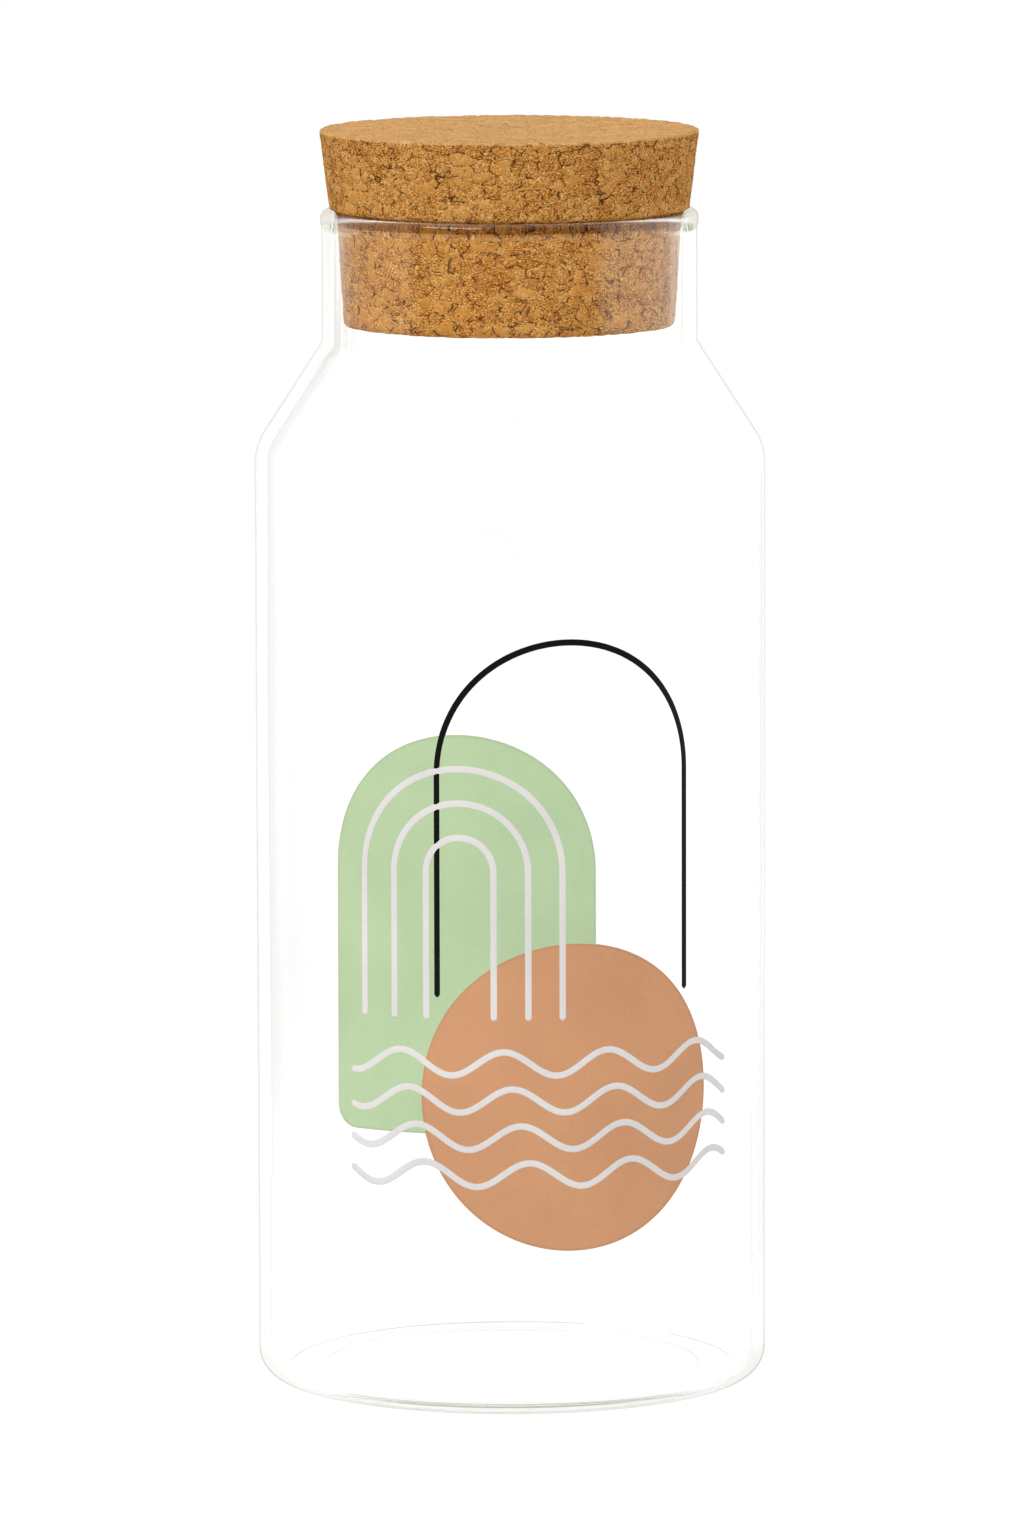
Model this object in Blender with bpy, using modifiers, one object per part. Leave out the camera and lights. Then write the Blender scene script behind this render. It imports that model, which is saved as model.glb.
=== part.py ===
# Glass bottle with a tapered cork stopper, in metres with +Z up.
# The origin is on the bottle's axis, in the plane of the foot ring.
# Both pieces are turned shapes: each has a half section in the XZ plane and a Screw modifier.

import math

import bpy

# Outside of the glass
BODY_RADIUS = 0.045
NECK_RADIUS = 0.033
RIM_HEIGHT = 0.2074
SHOULDER_HEIGHT = 0.1658  # where the straight body would meet the cone
SHOULDER_ANGLE = math.radians(33.0)  # between the cone and the axis
SHOULDER_FILLET = 0.0105
NECK_FILLET = 0.0020
HEEL_RADIUS = 0.0052

# Wall and floor of the glass
WALL = 0.0023
FLOOR = 0.0026
FLOOR_FILLET = 0.0030
FOOT_RING_INNER_RADIUS = 0.033
PUSH_UP = 0.0012  # how far the underside rises inside the foot ring

# Fire-polished lip, a round bead that stands a little proud of the neck
LIP_PROUD = 0.0002
LIP_HEIGHT = 0.0028
LIP_RAMP = 0.0005  # height over which the bead draws back to the neck

# Cork, sized from the bore that it plugs
CORK_HEIGHT = 0.0344
CORK_INSERTION = 0.0202  # from the rim down to the foot of the cork
CORK_TOP_OVERSIZE = 0.00275  # radius at the top, past the bore's
CORK_FOOT_UNDERSIZE = 0.0016  # radius at the foot, short of the bore's
CORK_TOP_EDGE = 0.0004
CORK_FOOT_EDGE = 0.0011
CORK_CLEARANCE = 0.0003  # left between the squeezed cork and the glass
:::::
**TASK GOAL**
Output all of the material, please, exactly as it stands.

**EXPECTED ANSWER**
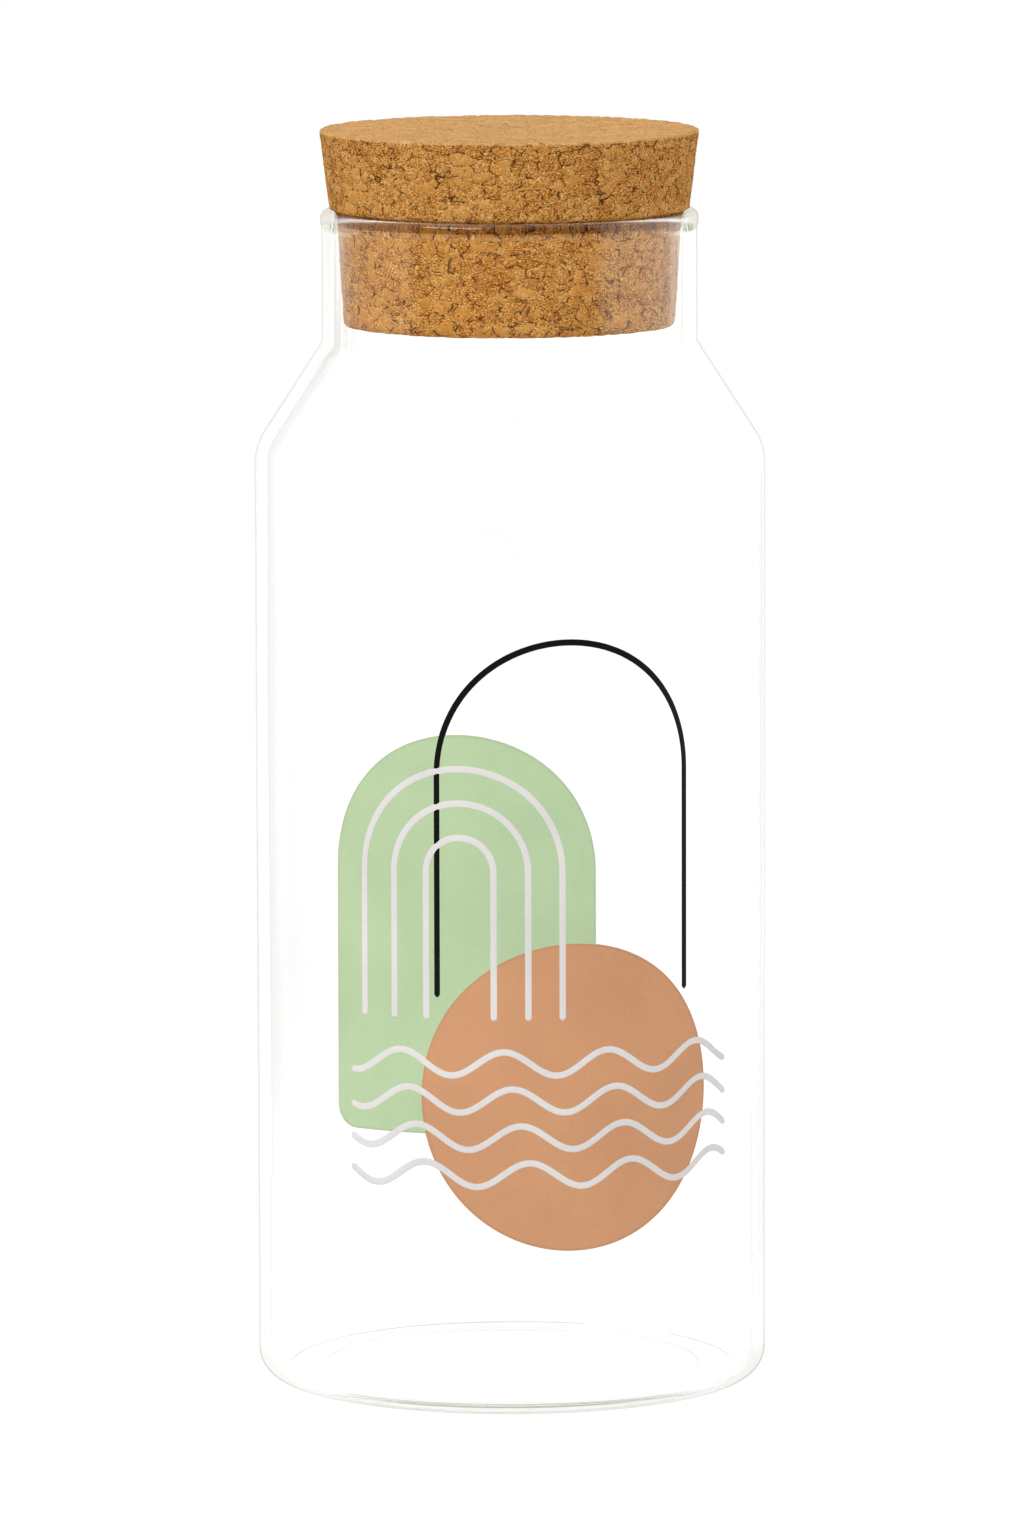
Model this object in Blender with bpy, using modifiers, one object per part. Leave out the camera and lights. Then write the Blender scene script behind this render. It imports that model, which is saved as model.glb.
=== part.py ===
# Glass bottle with a tapered cork stopper, in metres with +Z up.
# The origin is on the bottle's axis, in the plane of the foot ring.
# Both pieces are turned shapes: each has a half section in the XZ plane and a Screw modifier.

import math

import bpy

# Outside of the glass
BODY_RADIUS = 0.045
NECK_RADIUS = 0.033
RIM_HEIGHT = 0.2074
SHOULDER_HEIGHT = 0.1658  # where the straight body would meet the cone
SHOULDER_ANGLE = math.radians(33.0)  # between the cone and the axis
SHOULDER_FILLET = 0.0105
NECK_FILLET = 0.0020
HEEL_RADIUS = 0.0052

# Wall and floor of the glass
WALL = 0.0023
FLOOR = 0.0026
FLOOR_FILLET = 0.0030
FOOT_RING_INNER_RADIUS = 0.033
PUSH_UP = 0.0012  # how far the underside rises inside the foot ring

# Fire-polished lip, a round bead that stands a little proud of the neck
LIP_PROUD = 0.0002
LIP_HEIGHT = 0.0028
LIP_RAMP = 0.0005  # height over which the bead draws back to the neck

# Cork, sized from the bore that it plugs
CORK_HEIGHT = 0.0344
CORK_INSERTION = 0.0202  # from the rim down to the foot of the cork
CORK_TOP_OVERSIZE = 0.00275  # radius at the top, past the bore's
CORK_FOOT_UNDERSIZE = 0.0016  # radius at the foot, short of the bore's
CORK_TOP_EDGE = 0.0004
CORK_FOOT_EDGE = 0.0011
CORK_CLEARANCE = 0.0003  # left between the squeezed cork and the glass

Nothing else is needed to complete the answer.